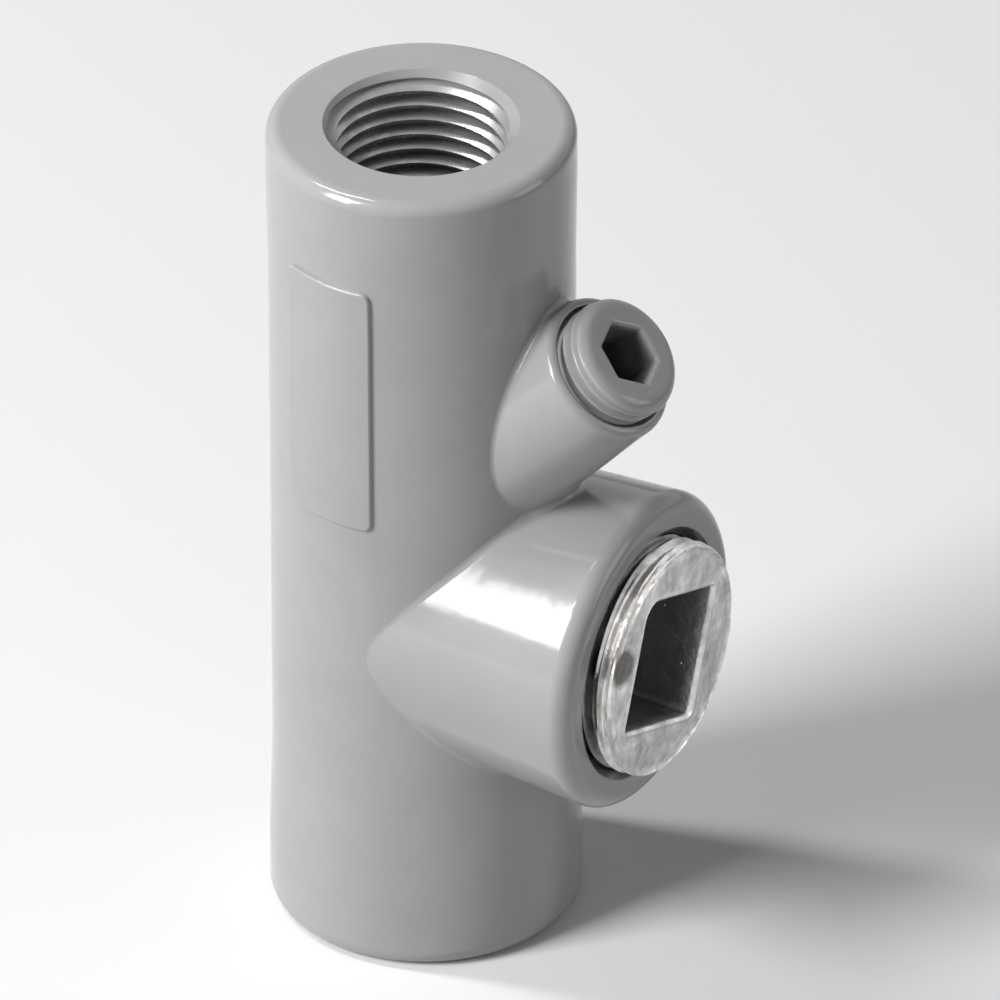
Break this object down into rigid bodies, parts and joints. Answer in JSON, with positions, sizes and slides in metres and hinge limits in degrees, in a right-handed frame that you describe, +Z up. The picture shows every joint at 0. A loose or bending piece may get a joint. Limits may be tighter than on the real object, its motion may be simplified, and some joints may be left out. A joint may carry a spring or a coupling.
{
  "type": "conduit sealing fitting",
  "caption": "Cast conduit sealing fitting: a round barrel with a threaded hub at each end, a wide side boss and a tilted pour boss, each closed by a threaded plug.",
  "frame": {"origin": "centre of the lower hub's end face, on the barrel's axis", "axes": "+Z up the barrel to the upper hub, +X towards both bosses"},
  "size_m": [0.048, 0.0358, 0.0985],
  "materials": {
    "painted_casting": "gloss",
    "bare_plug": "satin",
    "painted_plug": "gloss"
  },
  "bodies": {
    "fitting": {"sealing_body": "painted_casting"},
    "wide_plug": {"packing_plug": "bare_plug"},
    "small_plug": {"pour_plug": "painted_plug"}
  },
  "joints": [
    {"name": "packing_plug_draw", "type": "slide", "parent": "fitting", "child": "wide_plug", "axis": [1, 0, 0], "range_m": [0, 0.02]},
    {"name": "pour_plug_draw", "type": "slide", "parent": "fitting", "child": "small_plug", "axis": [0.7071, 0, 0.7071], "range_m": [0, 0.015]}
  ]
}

_ _ _

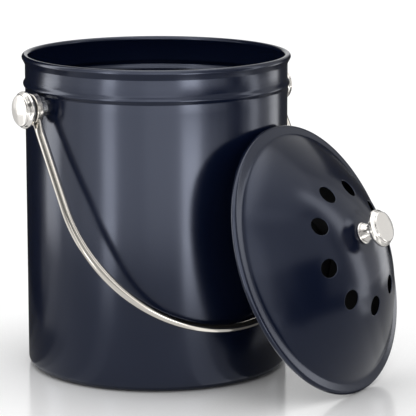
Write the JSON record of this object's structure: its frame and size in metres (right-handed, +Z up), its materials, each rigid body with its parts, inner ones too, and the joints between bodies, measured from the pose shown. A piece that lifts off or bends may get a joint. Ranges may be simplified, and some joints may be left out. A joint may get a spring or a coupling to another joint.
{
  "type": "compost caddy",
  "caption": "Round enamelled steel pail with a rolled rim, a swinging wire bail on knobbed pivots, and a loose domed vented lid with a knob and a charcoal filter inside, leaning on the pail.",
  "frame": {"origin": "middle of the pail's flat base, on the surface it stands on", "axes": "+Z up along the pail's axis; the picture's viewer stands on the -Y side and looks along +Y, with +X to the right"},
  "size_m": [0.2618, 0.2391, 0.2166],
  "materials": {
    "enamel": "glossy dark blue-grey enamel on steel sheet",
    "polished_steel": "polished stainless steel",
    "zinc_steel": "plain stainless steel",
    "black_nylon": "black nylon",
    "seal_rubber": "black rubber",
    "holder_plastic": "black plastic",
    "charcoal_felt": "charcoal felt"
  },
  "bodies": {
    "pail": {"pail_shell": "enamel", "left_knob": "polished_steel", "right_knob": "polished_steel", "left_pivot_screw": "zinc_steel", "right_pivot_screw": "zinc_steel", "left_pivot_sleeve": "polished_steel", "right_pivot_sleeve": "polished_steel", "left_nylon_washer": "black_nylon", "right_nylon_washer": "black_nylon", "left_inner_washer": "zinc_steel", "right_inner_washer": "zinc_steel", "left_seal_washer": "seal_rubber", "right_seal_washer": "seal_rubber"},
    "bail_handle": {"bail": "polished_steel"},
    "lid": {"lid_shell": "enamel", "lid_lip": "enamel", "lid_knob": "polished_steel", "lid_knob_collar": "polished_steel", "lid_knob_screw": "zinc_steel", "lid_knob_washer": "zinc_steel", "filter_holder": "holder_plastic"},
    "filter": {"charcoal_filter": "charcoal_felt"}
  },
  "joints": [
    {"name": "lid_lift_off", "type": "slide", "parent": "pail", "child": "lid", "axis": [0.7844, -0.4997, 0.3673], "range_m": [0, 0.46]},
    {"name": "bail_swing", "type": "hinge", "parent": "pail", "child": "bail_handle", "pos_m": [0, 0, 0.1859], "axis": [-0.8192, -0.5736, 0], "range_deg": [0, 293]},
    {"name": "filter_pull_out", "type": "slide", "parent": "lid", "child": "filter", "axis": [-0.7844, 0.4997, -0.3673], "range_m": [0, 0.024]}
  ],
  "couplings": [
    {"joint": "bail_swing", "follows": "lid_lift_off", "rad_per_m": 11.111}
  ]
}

_ _ _

Pull out every line in the data above that has the word "with".

### FULL RESPONSE:
Break this object down into rigid bodies, parts and joints. Answer in JSON, with positions, sizes and slides in metres and hinge limits in degrees, in a right-handed frame that you describe, +Z up. The picture shows every joint at 0. A loose or bending piece may get a joint. Limits may be tighter than on the real object, its motion may be simplified, and some joints may be left out. A joint may carry a spring or a coupling.
  "caption": "Cast conduit sealing fitting: a round barrel with a threaded hub at each end, a wide side boss and a tilted pour boss, each closed by a threaded plug.",
Write the JSON record of this object's structure: its frame and size in metres (right-handed, +Z up), its materials, each rigid body with its parts, inner ones too, and the joints between bodies, measured from the pose shown. A piece that lifts off or bends may get a joint. Ranges may be simplified, and some joints may be left out. A joint may get a spring or a coupling to another joint.
  "caption": "Round enamelled steel pail with a rolled rim, a swinging wire bail on knobbed pivots, and a loose domed vented lid with a knob and a charcoal filter inside, leaning on the pail.",
  "frame": {"origin": "middle of the pail's flat base, on the surface it stands on", "axes": "+Z up along the pail's axis; the picture's viewer stands on the -Y side and looks along +Y, with +X to the right"},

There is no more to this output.